___ RECORDS SHOWN

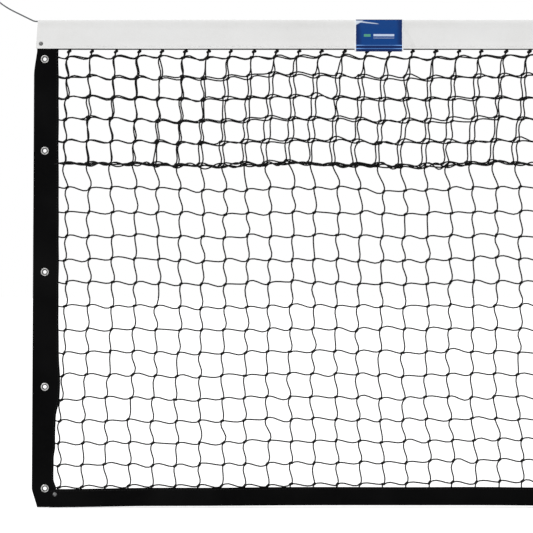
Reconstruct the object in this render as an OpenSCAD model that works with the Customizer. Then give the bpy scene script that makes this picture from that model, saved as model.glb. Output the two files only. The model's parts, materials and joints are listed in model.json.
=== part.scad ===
/* [Net] */
// Length between the outer edges of the two side tapes
net_len = 12720; // [3000:10:16000]
// Height from the top of the headband to the bottom edge of the bottom tape
net_h = 1070; // [850:5:1400]

/* [Netting] */
// Diameter of the braided twine
twine_d = 2.5; // [1.5:0.1:3.5]
// Width aimed at for one mesh
mesh_w = 51.4; // [40:0.1:90]
// Height aimed at for one mesh
mesh_h = 50; // [40:0.5:90]
// How much wider the rows hang apart at mid-height, as a share of a mesh
mid_open = 0.08; // [0:0.01:0.2]
// Distance from a side tape's inner edge to the first column of knots
first_column_gap = 7; // [3:1:30]
// Distance from the headband's lower edge down to the first row of knots
first_row_drop = 13; // [8:1:30]
// Distance from the bottom tape's upper edge up to the last row of knots
last_row_rise = 4; // [3:1:20]
// Distance from the grommets' rims to the ends of the rows, inside the side tapes
row_end_gap = 4; // [1:0.5:8]
// Number of mesh rows that are doubled below the headband
double_meshes = 5; // [1:1:8]
// Sideways shift of the second layer's columns
double_shift_x = 6; // [4:0.5:15]
// Downward shift of the second layer's rows
double_shift_z = 5; // [4:0.5:12]
// Diameter of the lacing that closes the second layer's lower edge
lacing_d = 3.2; // [2:0.1:4.5]

/* [Headband] */
// Height of the folded headband
headband_h = 63; // [45:1:90]
// Thickness of the headband's cloth
headband_wall = 1.2; // [0.6:0.1:2.5]
// Distance that the headband's ends stop short of the side tapes' outer edges
headband_inset = 5; // [0:1:15]
// Height of the headband's seam above its lower edge
headband_seam_rise = 5; // [4:0.5:12]

/* [Headline cable] */
// Diameter of the bare steel rope
core_d = 2.4; // [1.5:0.1:4]
// Thickness of the vinyl coat round the rope
coat_wall = 0.35; // [0.2:0.05:1]
// Distance that the straight cable runs past the headband's ends
cable_past = 1; // [0.5:0.5:5]

/* [Cable eyes] */
// Diameter of the hole in the thimble
eye_bore_d = 16; // [10:0.5:30]
// Radial thickness of the thimble from its hole to the bottom of its groove
thimble_web = 1.6; // [1:0.1:4]
// Width of the thimble
thimble_w = 6.4; // [5:0.1:12]
// Distance from the crimp sleeve to the centre of the thimble
eye_reach = 30; // [26:1:60]
// Length of the crimp sleeve
ferrule_len = 14; // [8:1:30]
// Wall of the crimp sleeve round the two rope legs
ferrule_wall = 1.4; // [0.8:0.1:3]

/* [Tapes] */
// Width of the side tapes
side_tape_w = 50; // [41:1:90]
// Height of the bottom tape
bottom_tape_h = 40; // [25:1:80]
// Thickness of the tapes' cloth
tape_wall = 0.8; // [0.5:0.1:1.5]
// Distance from the grommets' rims to the bottom tape's ends
bottom_tape_end_gap = 1.25; // [0.5:0.25:4]
// Width of the cut at the side tape's lower outer corner
corner_cut_w = 12; // [1:1:30]
// Height of the cut at the side tape's lower outer corner
corner_cut_h = 39; // [1:1:80]
// Distance from a tape's open edge to its seam
tape_seam_in = 4; // [1:0.5:8]
// Diameter of the sewing thread
thread_d = 0.8; // [0.4:0.1:1.2]

/* [Grommets] */
// Diameter of a grommet's hole
grommet_bore_d = 8; // [5:0.5:10]
// Outer diameter of a grommet's rim and washer
grommet_rim_d = 17.5; // [14:0.5:22]
// Wall of a grommet's barrel
grommet_wall = 0.7; // [0.5:0.1:1]
// Thickness of a grommet's rolled rim
grommet_rim_t = 1.2; // [0.8:0.1:2]
// Thickness of a grommet's washer
washer_t = 0.8; // [0.5:0.1:1.5]
// Distance from the net's outer edge to the grommets' centres
grommet_in = 22; // [14:0.5:27]
// Height of the lowest grommet above the bottom edge
grommet_low = 42; // [14:1:100]
// Spacing from the lowest grommet to the next one up
grommet_step_low = 223; // [60:1:270]
// Distance of the middle grommet below mid-height
grommet_mid_drop = 18; // [-60:1:60]
// Distance of the top grommet below the headband's lower edge
grommet_top = 23; // [16:1:60]
// Spacing from the top grommet to the next one down
grommet_step_top = 201; // [60:1:250]

/* [Rivets] */
// Diameter of a rivet's shank
rivet_d = 4; // [2:0.5:5]
// Diameter of a rivet's head
rivet_head_d = 9; // [6:0.5:11]
// Height of a rivet's head
rivet_head_h = 1.6; // [0.8:0.1:2.5]
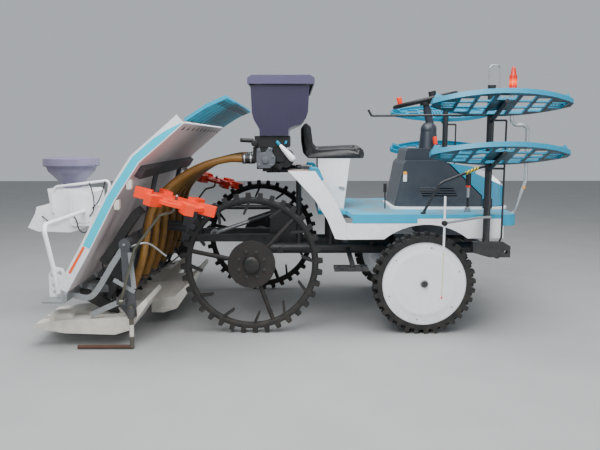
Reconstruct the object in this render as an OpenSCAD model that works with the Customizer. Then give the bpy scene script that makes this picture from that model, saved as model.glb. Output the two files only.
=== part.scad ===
// Six-row riding rice transplanter. Forward is +X, left is +Y, up is +Z, in millimetres.
// Side-view places are measured forward from the rear axle and up from the ground.

/* [Wheels] */
// Distance between the front and rear axles
wheelbase = 1090; // [1060:1:1110]
// Half of the track, from the centre plane to a wheel's middle
half_track = 600; // [595:1:605]
// Radius over the lugs of a rear wheel
rear_wheel_r = 450; // [445:1:452]
// Radius of the rubber-covered tube of a rear wheel
rear_tube_r = 21; // [18:1:22]
// Lugs round a rear wheel
rear_lugs = 36; // [24:1:40]
// Inward paddles round a rear wheel
rear_paddles = 12; // [6:1:14]
// Radius over the lugs of a front wheel
front_wheel_r = 325; // [320:1:326]
// Width of a front tyre
front_tyre_w = 96; // [80:1:98]
// Lugs round a front wheel
front_lugs = 32; // [24:1:36]
// Radius of the white disc on a front wheel
front_disc_r = 262; // [250:1:262]

/* [Chassis] */
// Half of the distance between the two frame pipes
rail_y = 190; // [186:1:196]
// Radius of a frame pipe
rail_r = 38; // [34:1:38]
// Height of the frame pipes
rail_z = 480; // [478:1:484]
// Half of the width of the step floor
deck_half_w = 560; // [555:1:562]
// Top of the step floor
deck_z = 756; // [750:1:758]
// Place of the rack posts ahead of the rear axle
post_x = 1482; // [1470:1:1490]
// Half of the width of the hood
hood_half_w = 250; // [235:1:260]
// Thickness of a moulded panel
panel_t = 6; // [5:1:8]

/* [Planting unit] */
// Distance between two planted rows
row_pitch = 300; // [296:1:304]
// Half of the width of the seedling platform
platform_half_w = 970; // [940:1:980]
// Reach of a planting claw from its axle
claw_reach = 146; // [138:1:148]
// Length of the lift links between their pins
link_l = 574; // [570:1:576]
// Height between the upper and the lower lift links
link_gap = 200; // [195:1:205]
// Radius of a line-marker rotor over its paddles
marker_r = 235; // [220:1:240]

/* [Hoppers and racks] */
// Half of the width of the fertiliser hopper
hopper_half_w = 550; // [500:1:560]
// Length of a spare seedling rack
rack_l = 880; // [840:1:900]
// Width of a spare seedling rack at its middle
rack_w = 345; // [320:1:360]
// Tilt of a spare seedling rack, its outer edge up
rack_tilt = 20; // [10:1:25]

/* [Hidden] */
$fn = 48;

// The rear axle's place, so that the whole machine is centred on the origin
rear_axle_x = -170;
// Clearance round a pin that turns, on the radius
pin_gap = 0.15;
// Gap between a piece and its seat
seat_gap = 0.2;
// Radius of the pins of the lift
pin_r = 12;
engine_z = 560;
meter_floor_z = 1041;

// Side-view points of the lift, each [forward, up]
lower_pin = [134, 545];
upper_pin = [lower_pin.x, lower_pin.y + link_gap];
hitch_low = [lower_pin.x - link_l, lower_pin.y];
hitch_up = [hitch_low.x, hitch_low.y + link_gap];
ram_pin = [222, 728];
ram_eye = [-315, 549];
link_y = 150;

// Side-view points of the steering
king_y = 490;
king_r = 16;
steer_arm_l = 130;
front_axle_z = front_wheel_r;
axle_tube_z = 400;
wheel_centre = [1194, 1503];
wheel_lean = 13;

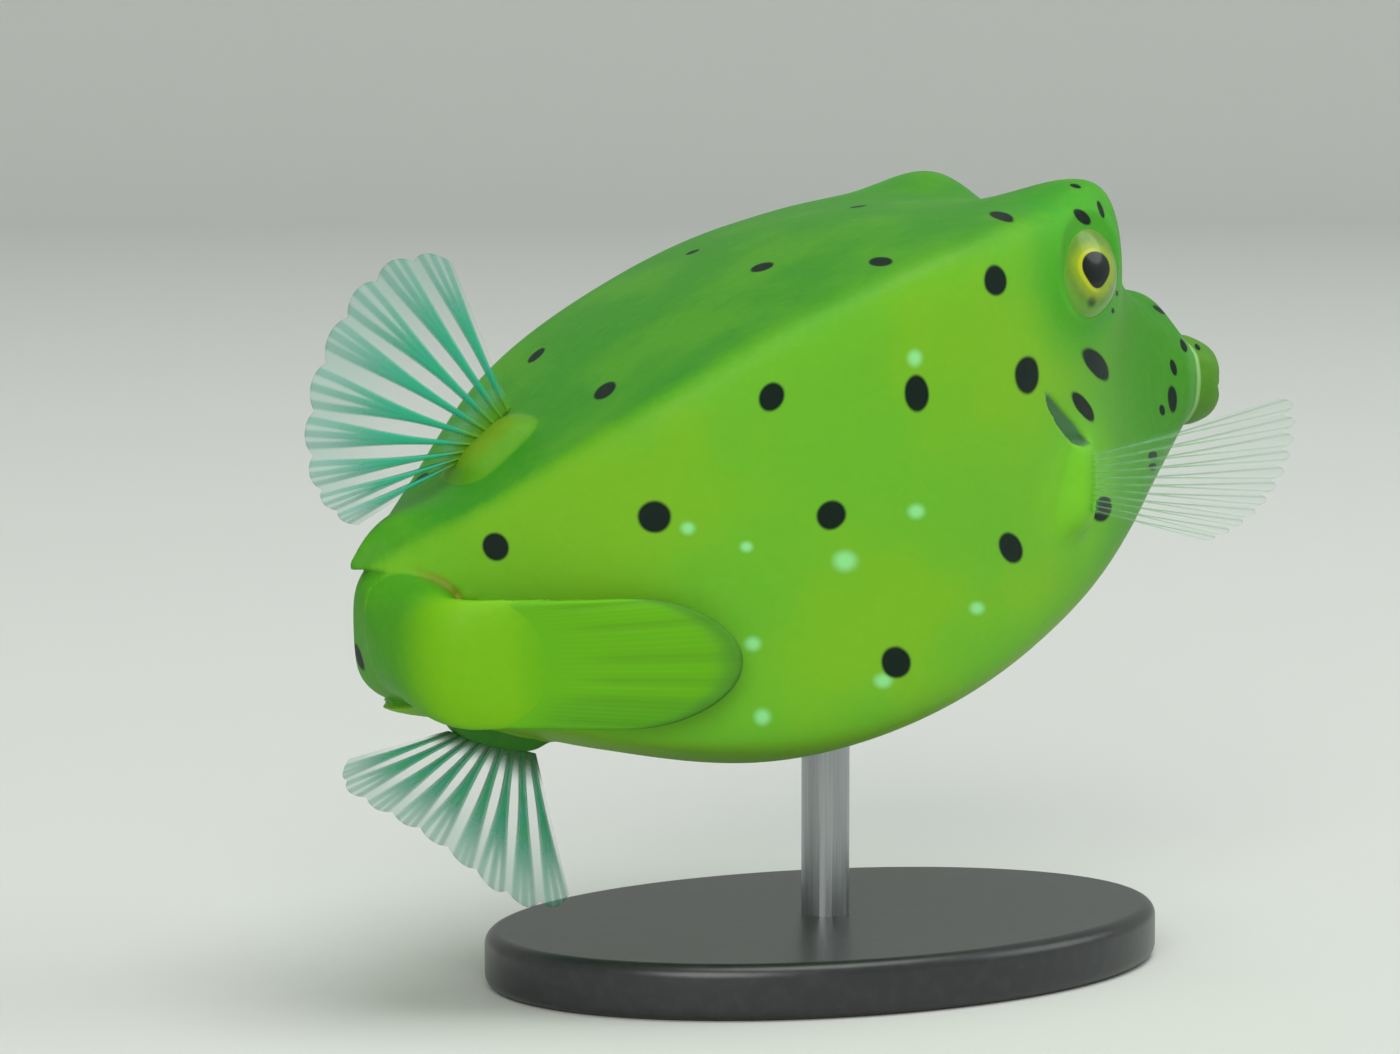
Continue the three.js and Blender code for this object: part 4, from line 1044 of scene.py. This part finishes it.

______

### THE EXERCISE
Copy each line containing the word "works" from the data.

### RESPONSE BELOW
Reconstruct the object in this render as an OpenSCAD model that works with the Customizer. Then give the bpy scene script that makes this picture from that model, saved as model.glb. Output the two files only. The model's parts, materials and joints are listed in model.json.
Reconstruct the object in this render as an OpenSCAD model that works with the Customizer. Then give the bpy scene script that makes this picture from that model, saved as model.glb. Output the two files only.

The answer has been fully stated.